▸ Extracted entries:
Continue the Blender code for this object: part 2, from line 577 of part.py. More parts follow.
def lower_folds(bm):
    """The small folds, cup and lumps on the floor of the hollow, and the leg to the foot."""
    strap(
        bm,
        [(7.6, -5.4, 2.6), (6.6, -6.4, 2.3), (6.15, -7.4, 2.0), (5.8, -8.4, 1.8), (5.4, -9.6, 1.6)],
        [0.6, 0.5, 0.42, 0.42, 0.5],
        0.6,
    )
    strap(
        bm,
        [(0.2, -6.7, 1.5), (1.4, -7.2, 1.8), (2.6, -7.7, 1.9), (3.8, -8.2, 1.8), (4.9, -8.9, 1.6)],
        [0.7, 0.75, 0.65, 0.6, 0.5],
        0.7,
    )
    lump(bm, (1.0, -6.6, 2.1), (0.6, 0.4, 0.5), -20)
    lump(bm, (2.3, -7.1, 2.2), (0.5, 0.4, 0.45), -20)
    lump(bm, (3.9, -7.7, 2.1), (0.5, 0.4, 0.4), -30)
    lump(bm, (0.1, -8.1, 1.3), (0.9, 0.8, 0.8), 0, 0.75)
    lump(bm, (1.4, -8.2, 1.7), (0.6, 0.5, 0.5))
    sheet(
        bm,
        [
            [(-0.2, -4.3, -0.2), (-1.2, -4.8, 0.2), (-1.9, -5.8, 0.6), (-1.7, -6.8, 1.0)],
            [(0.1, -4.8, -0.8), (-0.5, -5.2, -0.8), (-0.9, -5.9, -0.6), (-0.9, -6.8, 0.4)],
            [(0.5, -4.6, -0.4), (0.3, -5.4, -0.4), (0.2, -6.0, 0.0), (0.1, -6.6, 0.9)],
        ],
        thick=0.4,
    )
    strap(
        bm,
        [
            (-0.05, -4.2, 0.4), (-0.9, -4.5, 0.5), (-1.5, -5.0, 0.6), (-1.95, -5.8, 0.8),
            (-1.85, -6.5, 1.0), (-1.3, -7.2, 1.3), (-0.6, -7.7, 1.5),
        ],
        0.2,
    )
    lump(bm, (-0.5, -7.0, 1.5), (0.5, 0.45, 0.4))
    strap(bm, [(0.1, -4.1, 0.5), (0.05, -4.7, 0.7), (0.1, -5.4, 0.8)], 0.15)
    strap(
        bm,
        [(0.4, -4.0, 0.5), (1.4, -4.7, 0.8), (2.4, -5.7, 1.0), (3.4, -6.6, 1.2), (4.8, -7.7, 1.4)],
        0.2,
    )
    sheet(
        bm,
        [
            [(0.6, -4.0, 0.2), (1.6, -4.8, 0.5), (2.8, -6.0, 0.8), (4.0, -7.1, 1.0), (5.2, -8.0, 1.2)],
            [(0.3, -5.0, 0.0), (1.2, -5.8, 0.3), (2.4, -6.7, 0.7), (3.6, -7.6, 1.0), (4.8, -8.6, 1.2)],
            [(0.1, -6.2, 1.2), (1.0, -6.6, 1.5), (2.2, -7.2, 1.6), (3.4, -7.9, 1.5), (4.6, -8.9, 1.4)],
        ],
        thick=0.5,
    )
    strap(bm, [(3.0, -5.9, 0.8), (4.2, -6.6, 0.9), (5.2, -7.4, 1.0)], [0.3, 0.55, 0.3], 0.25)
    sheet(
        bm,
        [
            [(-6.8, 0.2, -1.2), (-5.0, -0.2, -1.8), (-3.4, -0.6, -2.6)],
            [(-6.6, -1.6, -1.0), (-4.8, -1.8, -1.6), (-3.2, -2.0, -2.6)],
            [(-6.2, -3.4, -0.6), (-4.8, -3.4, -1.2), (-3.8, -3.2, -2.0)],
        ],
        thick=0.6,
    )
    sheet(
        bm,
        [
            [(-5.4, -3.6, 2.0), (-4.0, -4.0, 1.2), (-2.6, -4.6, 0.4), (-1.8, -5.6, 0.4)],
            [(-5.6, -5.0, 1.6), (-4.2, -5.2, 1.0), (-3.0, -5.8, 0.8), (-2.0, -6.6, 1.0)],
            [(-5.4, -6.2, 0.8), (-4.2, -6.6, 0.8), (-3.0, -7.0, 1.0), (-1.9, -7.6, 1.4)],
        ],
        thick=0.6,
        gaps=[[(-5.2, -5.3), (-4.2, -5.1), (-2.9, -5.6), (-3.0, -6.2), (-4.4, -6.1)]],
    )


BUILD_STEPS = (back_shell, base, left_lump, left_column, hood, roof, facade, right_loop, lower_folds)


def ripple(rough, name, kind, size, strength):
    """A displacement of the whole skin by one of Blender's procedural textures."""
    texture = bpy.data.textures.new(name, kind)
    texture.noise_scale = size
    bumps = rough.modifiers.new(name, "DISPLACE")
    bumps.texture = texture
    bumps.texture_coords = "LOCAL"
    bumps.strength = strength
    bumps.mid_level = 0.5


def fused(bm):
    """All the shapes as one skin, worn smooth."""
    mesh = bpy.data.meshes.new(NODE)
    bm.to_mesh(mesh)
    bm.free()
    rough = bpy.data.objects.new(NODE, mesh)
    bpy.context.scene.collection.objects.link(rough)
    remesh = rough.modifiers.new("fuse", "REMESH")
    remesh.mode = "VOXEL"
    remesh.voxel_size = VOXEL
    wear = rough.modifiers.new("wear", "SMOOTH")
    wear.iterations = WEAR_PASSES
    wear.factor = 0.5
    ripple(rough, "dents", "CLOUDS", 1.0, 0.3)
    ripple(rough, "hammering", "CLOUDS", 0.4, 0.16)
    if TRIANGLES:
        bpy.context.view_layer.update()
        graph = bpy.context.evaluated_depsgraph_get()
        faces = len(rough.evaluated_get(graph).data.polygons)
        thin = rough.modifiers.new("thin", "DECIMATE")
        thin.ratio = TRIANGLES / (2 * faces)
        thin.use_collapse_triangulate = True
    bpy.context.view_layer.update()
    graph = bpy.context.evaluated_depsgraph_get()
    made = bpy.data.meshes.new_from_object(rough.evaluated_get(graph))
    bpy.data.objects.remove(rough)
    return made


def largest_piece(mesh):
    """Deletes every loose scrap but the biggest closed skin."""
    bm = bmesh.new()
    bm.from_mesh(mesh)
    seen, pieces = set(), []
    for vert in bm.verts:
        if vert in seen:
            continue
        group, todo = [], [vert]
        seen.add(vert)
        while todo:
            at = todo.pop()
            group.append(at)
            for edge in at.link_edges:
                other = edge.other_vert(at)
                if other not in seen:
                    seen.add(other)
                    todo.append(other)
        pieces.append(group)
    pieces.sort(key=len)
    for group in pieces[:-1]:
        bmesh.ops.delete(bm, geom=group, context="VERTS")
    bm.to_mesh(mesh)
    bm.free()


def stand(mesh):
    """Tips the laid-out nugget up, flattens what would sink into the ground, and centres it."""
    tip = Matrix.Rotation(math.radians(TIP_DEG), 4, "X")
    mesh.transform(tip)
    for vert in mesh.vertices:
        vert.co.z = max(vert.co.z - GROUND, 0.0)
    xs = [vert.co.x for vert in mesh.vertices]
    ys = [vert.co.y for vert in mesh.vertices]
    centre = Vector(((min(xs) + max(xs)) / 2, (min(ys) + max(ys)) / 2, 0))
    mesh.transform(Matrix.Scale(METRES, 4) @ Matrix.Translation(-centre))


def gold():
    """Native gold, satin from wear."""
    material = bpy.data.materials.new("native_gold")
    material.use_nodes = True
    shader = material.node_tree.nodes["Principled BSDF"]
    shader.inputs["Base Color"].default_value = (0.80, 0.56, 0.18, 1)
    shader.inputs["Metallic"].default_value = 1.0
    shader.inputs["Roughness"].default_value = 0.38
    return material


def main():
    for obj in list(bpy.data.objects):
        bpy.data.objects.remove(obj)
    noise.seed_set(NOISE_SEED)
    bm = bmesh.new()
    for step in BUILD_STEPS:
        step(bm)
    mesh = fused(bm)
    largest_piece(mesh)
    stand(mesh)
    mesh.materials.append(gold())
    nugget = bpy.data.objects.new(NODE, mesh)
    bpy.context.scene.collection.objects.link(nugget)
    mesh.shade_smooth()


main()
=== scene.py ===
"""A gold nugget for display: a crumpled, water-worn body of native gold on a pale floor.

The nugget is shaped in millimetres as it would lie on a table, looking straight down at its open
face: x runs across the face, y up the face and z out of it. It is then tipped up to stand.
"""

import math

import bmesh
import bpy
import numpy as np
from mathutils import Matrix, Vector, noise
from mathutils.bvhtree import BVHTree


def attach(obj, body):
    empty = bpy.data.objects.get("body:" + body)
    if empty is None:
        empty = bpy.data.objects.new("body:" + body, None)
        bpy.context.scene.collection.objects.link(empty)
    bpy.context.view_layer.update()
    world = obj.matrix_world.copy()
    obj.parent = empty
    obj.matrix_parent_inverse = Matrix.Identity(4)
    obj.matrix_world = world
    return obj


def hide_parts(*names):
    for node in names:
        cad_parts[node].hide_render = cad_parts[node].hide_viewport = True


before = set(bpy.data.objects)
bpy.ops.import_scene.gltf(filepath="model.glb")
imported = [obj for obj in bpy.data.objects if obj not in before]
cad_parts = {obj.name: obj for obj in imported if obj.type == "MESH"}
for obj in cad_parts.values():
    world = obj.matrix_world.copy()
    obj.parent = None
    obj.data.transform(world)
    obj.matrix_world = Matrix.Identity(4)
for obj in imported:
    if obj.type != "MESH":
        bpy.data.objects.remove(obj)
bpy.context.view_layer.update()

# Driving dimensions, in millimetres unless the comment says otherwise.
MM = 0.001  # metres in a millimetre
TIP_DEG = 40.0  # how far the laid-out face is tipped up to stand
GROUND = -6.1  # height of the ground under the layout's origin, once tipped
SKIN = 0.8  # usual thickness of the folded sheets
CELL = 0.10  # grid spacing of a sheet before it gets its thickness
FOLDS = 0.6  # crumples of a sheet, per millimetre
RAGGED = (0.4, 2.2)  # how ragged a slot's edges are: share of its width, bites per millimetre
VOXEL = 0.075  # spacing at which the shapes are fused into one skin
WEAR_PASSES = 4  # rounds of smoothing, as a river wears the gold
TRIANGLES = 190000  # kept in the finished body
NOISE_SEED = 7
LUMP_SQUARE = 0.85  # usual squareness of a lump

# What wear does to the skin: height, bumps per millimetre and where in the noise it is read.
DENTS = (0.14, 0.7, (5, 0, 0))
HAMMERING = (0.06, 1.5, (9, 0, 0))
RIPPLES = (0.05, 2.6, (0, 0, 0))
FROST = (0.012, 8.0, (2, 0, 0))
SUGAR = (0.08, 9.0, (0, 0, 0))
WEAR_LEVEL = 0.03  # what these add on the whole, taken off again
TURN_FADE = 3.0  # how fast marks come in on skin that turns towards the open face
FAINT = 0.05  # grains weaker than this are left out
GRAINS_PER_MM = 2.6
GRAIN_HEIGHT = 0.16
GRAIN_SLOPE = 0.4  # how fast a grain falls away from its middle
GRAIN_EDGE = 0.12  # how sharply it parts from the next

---

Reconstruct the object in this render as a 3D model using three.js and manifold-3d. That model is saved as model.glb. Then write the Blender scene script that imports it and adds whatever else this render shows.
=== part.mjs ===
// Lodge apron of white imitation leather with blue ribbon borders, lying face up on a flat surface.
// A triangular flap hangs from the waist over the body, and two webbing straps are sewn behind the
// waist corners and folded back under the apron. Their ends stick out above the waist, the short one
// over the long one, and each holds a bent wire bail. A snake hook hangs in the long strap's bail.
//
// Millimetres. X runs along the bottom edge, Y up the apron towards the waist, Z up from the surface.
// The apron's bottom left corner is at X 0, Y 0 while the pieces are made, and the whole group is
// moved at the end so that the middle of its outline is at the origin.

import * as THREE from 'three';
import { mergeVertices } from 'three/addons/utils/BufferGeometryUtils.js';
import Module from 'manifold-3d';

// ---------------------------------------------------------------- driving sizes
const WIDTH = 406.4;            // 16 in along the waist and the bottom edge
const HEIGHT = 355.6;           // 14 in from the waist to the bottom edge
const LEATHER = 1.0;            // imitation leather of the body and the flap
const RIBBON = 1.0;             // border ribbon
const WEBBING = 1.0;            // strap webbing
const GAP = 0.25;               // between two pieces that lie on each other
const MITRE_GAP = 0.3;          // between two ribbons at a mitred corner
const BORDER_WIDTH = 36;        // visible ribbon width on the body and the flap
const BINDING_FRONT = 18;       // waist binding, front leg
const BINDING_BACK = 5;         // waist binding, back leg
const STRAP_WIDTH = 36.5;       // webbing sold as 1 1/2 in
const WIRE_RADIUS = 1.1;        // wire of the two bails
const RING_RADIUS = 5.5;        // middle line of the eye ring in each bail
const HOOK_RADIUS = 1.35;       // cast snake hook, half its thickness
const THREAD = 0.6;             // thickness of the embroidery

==

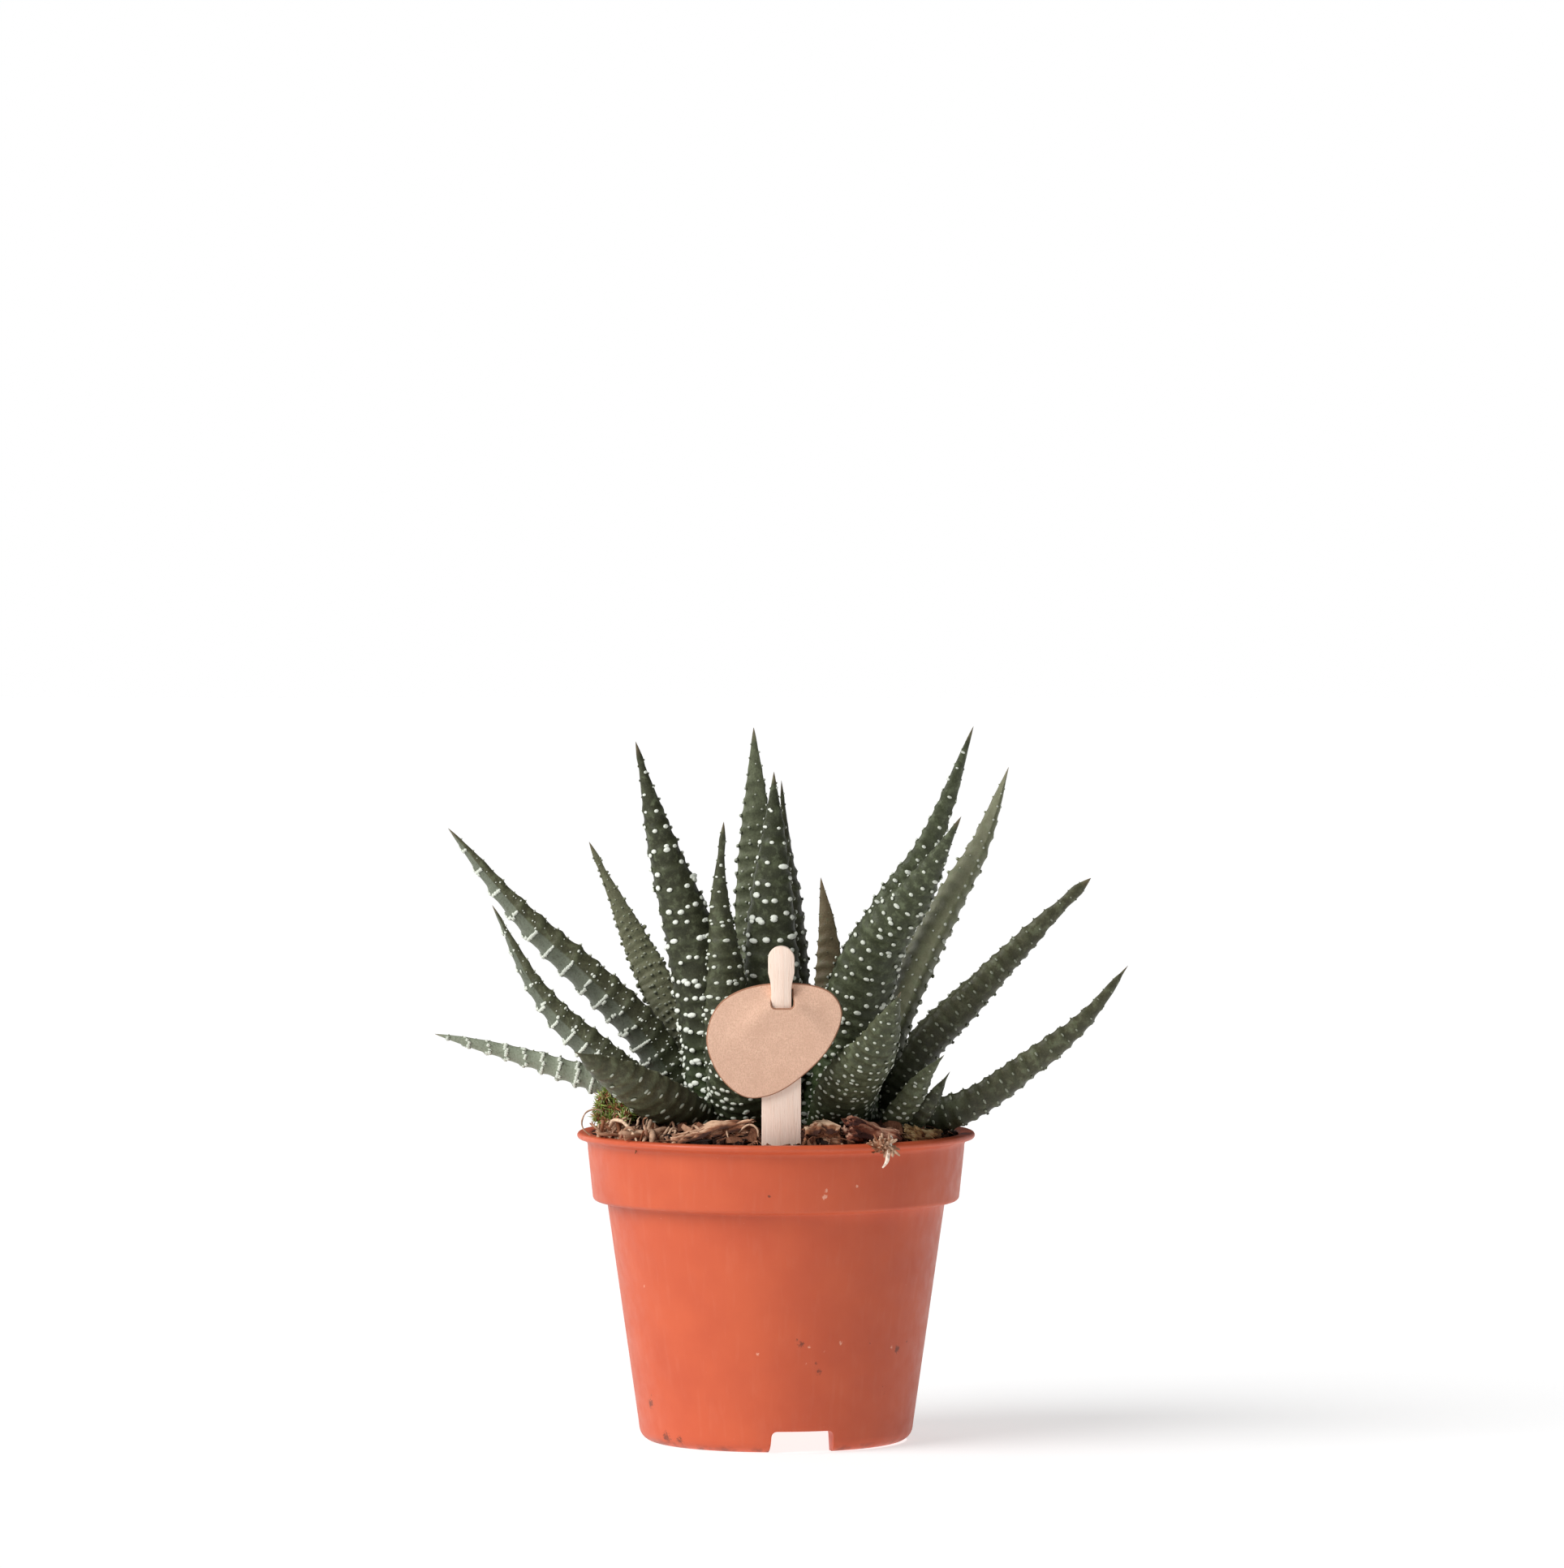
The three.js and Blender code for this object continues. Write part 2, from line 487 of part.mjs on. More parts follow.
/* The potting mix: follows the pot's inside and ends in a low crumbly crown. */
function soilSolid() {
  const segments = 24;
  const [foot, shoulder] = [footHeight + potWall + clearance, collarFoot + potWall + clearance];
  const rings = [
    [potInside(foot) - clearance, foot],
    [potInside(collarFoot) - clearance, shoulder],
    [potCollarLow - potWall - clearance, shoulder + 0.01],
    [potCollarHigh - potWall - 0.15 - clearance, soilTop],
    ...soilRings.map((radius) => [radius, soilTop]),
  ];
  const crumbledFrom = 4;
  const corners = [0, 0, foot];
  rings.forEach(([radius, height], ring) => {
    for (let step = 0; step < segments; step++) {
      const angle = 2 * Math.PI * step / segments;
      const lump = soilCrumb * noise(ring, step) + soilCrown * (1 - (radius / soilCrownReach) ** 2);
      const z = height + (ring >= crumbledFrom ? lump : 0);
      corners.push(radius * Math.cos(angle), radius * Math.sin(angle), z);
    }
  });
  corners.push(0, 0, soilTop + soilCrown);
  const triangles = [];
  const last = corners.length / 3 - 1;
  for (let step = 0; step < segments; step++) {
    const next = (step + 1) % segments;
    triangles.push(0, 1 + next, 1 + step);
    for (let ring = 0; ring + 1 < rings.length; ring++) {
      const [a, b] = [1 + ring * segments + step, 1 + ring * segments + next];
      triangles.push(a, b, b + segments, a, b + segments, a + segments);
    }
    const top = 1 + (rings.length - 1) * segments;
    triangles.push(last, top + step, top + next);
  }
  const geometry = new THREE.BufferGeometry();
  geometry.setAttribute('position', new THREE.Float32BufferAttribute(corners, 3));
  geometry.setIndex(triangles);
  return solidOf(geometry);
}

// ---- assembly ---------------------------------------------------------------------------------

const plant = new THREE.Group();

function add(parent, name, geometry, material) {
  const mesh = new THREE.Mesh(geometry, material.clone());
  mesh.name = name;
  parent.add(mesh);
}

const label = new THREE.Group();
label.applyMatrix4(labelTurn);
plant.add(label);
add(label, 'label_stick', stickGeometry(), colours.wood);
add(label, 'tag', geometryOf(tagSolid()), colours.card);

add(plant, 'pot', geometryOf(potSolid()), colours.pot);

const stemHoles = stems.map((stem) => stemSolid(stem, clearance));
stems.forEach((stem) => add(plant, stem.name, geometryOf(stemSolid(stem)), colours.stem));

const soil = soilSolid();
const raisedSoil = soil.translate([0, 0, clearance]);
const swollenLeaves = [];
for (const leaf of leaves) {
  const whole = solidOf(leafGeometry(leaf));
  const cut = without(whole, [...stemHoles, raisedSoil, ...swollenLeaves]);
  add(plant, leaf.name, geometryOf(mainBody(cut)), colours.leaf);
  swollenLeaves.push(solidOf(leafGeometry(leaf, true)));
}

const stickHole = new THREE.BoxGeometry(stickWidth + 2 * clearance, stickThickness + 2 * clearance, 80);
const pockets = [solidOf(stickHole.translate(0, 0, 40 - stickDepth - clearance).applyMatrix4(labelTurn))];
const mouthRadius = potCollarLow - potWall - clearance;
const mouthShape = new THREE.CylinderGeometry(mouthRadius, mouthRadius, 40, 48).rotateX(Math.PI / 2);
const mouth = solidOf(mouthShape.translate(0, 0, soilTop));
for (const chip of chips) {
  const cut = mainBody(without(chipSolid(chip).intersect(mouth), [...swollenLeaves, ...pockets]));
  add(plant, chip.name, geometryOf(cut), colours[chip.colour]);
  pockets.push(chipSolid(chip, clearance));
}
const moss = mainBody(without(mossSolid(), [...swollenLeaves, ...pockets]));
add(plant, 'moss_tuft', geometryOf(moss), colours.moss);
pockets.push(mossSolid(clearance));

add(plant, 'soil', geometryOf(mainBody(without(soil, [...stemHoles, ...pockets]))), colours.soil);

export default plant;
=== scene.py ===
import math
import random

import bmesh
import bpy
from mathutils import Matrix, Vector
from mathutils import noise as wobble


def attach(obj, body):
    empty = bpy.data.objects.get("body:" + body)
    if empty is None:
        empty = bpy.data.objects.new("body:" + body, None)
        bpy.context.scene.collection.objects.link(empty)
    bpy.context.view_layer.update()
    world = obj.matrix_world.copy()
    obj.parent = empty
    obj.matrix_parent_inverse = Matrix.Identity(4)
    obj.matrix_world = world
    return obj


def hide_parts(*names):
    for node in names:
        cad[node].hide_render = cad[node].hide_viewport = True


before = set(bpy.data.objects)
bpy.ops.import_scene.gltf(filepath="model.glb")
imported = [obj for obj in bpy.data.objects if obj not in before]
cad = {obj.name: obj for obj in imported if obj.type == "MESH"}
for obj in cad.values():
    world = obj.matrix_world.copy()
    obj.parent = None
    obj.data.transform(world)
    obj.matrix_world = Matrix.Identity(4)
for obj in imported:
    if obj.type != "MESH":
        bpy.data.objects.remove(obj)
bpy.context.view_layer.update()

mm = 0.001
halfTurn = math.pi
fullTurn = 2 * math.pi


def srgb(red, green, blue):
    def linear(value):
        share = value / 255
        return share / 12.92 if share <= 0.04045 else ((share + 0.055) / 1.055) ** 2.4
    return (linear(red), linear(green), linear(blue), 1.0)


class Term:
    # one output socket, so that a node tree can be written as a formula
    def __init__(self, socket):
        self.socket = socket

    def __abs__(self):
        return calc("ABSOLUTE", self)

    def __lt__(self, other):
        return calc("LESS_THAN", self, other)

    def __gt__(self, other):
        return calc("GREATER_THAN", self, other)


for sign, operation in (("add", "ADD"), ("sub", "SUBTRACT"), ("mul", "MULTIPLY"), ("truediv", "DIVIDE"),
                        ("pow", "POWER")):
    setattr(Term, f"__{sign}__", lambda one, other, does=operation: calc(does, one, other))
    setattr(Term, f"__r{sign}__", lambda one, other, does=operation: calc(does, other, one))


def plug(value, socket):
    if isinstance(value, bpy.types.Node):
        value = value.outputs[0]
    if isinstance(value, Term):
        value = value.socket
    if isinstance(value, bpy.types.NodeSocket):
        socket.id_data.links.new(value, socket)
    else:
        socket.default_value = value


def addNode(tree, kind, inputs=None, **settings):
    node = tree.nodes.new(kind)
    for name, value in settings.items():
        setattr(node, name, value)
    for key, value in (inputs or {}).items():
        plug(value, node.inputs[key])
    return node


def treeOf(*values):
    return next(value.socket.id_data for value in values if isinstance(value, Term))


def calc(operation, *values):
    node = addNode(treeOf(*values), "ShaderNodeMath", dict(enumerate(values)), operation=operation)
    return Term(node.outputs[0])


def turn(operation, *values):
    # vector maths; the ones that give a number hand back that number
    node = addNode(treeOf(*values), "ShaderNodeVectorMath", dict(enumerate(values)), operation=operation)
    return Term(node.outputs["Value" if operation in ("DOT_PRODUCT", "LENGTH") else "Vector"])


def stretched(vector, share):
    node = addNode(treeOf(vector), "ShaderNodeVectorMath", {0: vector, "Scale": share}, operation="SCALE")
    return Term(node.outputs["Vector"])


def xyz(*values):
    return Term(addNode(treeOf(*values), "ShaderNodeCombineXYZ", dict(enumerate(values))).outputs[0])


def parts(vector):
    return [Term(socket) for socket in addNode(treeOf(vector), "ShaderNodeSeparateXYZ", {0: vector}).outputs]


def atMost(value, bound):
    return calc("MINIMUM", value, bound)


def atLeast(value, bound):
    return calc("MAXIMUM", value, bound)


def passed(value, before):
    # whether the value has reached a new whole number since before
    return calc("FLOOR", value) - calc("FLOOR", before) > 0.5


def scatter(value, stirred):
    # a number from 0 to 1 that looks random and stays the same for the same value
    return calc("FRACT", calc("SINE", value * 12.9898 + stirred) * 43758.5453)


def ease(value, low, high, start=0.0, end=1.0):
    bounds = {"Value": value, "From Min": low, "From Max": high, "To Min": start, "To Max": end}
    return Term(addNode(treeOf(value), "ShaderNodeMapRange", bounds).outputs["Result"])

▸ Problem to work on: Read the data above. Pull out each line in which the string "that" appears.

▸ Correct output:
TURN_FADE = 3.0  # how fast marks come in on skin that turns towards the open face
Reconstruct the object in this render as a 3D model using three.js and manifold-3d. That model is saved as model.glb. Then write the Blender scene script that imports it and adds whatever else this render shows.
// moved at the end so that the middle of its outline is at the origin.
const GAP = 0.25;               // between two pieces that lie on each other
    # one output socket, so that a node tree can be written as a formula
    # vector maths; the ones that give a number hand back that number
    # a number from 0 to 1 that looks random and stays the same for the same value